Outro lançamento, em 1929, o livro Raízes do Brasil,um estudo social e antropológico de Sérgio Buarque de Hollanda, sobre as origens étnicas do comportamento social do "indolente e cordial" brasileiro.
As discussões políticas, estéticas e morais continuam atuais, pois por mais que tenhamos escolas hoje nesse país, as crianças, jovens e adultos continuam analfabetos, na leitura e na escrita; analfabetos visuais, porque não lêem os significados do que vêem e assistem nos canais massificados da televisão brasileira; e por fim, analfabetos culturais, pois a educação é imediatista e provém comida, diversão e pouca ou nenhuma importância à arte e à memória patrimonial(lembremos que na guerra a primeira coisa que se faz é saquear os museus, a memória e distribuir os despojos aos vencedores - ler O Príncipe, Maquiavel).

TRADUZIR-SE
Uma parte de mim é todo mundo:outra parte é ninguém: fundo sem fundo.

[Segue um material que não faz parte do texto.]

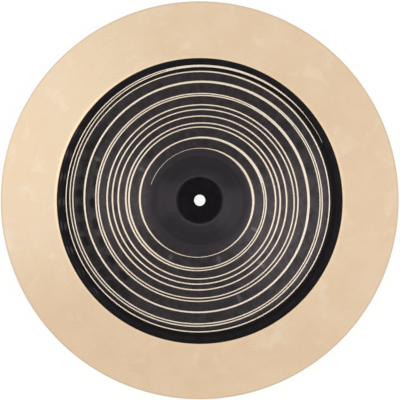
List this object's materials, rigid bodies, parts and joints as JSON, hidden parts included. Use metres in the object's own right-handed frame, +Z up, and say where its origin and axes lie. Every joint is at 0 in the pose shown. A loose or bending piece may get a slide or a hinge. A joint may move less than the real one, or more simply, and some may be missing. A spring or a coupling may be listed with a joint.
{
  "type": "china cymbal",
  "caption": "Round china cymbal with a flat-topped bell, a dark bow with spiral lathe cuts and a wide upturned brilliant flange.",
  "frame": {"origin": "on the cymbal's axis, in the plane of the flat ring that it rests on", "axes": "+Z up the cymbal's axis and out of the top of the bell, +Y towards the top of the picture"},
  "size_m": [0.4572, 0.4572, 0.041],
  "materials": {
    "bronze": "bell bronze, buffed brilliant on the flange, dark and raw on the bell and bow, bright where the lathe has cut it"
  },
  "bodies": {
    "root": {"cymbal": "bronze"}
  },
  "joints": []
}
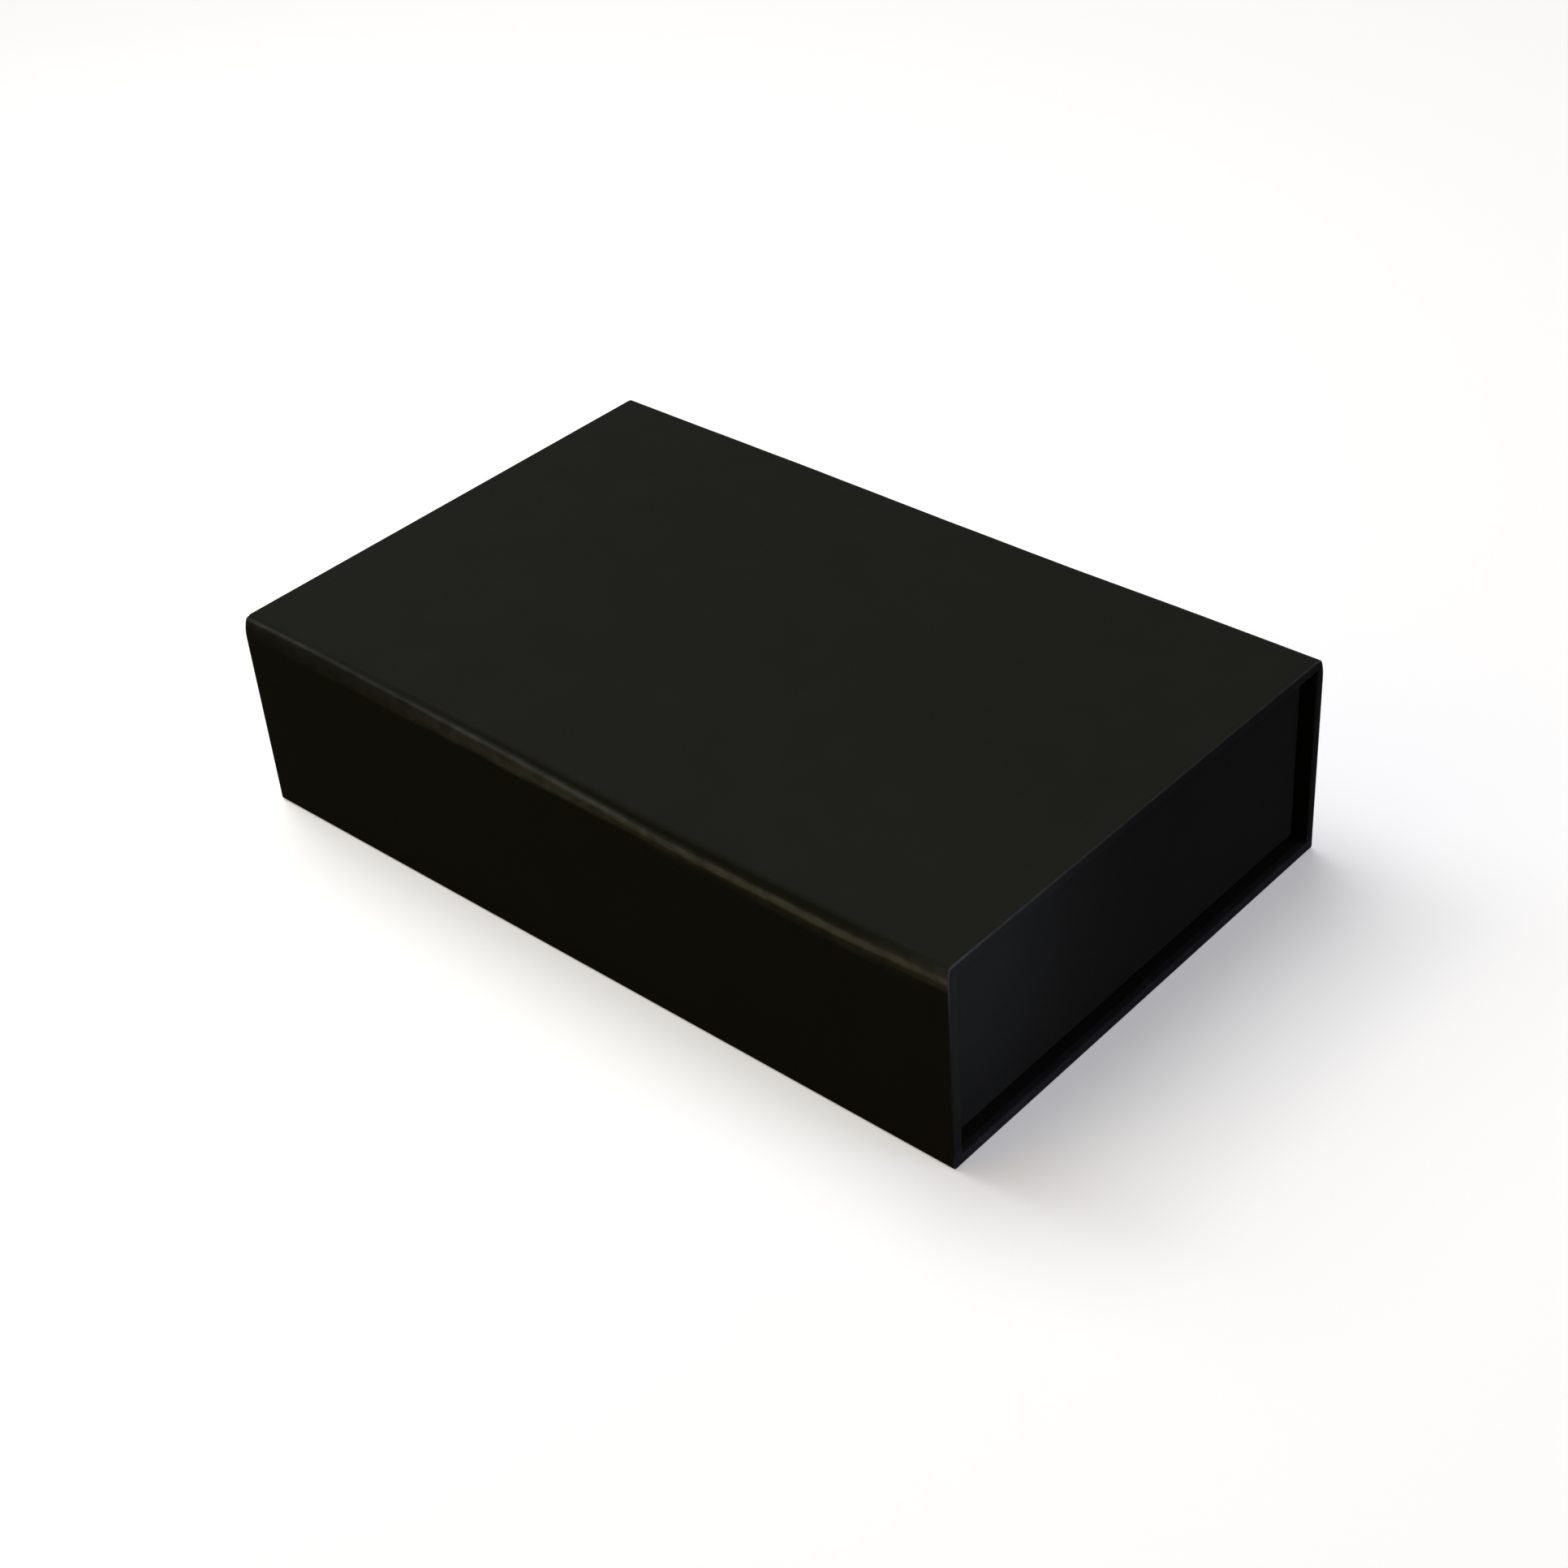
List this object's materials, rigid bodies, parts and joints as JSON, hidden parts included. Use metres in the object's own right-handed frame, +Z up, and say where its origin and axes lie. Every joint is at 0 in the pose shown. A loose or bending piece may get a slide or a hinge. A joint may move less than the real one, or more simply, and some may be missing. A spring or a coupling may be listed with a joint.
{
  "type": "sliding drawer gift box",
  "caption": "Low rectangular gift box in matte black paper: a rigid board sleeve open at both short ends, with a plain tray drawer that pushes through it.",
  "frame": {"origin": "centre of the rectangle that the sleeve's base sheet stands on, on the supporting surface", "axes": "+X along the box towards the open mouth that the picture shows, which is the direction the drawer slides; +Y to the right when facing that mouth; +Z up"},
  "size_m": [0.24, 0.15, 0.06],
  "materials": {
    "cover_paper": "matte",
    "lining_paper": "matte",
    "greyboard": "matte",
    "kraft_tape": "satin"
  },
  "bodies": {
    "sleeve": {"sleeve_base_sheet": "cover_paper", "sleeve_base_board": "greyboard", "sleeve_left_board": "greyboard", "sleeve_right_board": "greyboard", "sleeve_top_board": "greyboard", "sleeve_tape_base_left": "kraft_tape", "sleeve_tape_base_right": "kraft_tape", "sleeve_tape_top_left": "kraft_tape", "sleeve_tape_top_right": "kraft_tape", "sleeve_wrap": "cover_paper", "sleeve_liner": "lining_paper"},
    "drawer": {"drawer_base_board": "greyboard", "drawer_front_board": "greyboard", "drawer_rear_board": "greyboard", "drawer_left_board": "greyboard", "drawer_right_board": "greyboard", "drawer_tape_front_left": "kraft_tape", "drawer_tape_front_right": "kraft_tape", "drawer_tape_rear_left": "kraft_tape", "drawer_tape_rear_right": "kraft_tape", "drawer_wrap": "cover_paper", "drawer_base_sheet": "cover_paper", "drawer_side_liner": "lining_paper", "drawer_base_liner": "lining_paper"}
  },
  "joints": [
    {"name": "drawer_slide", "type": "slide", "parent": "sleeve", "child": "drawer", "axis": [1, 0, 0], "range_m": [-0.19, 0.19]}
  ]
}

Uma parte de mim é multidão: outra parte estranheza e solidão.
Uma parte de mim pesa, pondera: outra parte delira.
Uma parte de mim almoça e janta: outra parte se espanta.
Uma parte de mim é permanente: outra parte se sabe de repente.
Uma parte de mim é só vertigem: outra parte, linguagem.
Traduzir uma parte na outra parte – que é uma questão de vida ou morte – será arte?
Ferreira Gullar, 1980.
Sobre a poesia de Ferreira Gullar(...)A impostura da poesia relaciona-se com a ousadia e a liberdade. Seu perigo e sua impureza remetem às funções sociais do poeta moderno – indagador, filósofo, profeta – que,muitas vezes, desorganiza o mosaico ao seu redor. A contrariedade do mundo força-o a ser crítico e a fazer de sua criação poética um modo de resistência. Octavio Paz reconhece o mundo heterogêneo e desafiador no qual vivemos, que nos faz buscar o outro, a fim de repensarmos sobre a identidade individual e a imagem social. “A dispersão da imagem do mundo em fragmentos desconexos resolve-se em uniformidade e, assim, em perda da outridade. [...] A outridade é a percepção de que somos outros sem deixarmos de ser o que somos.” (PAZ, 1982, p. 324)(...)
Cimara Valim de Melo, Nau Literária, RS, 2005.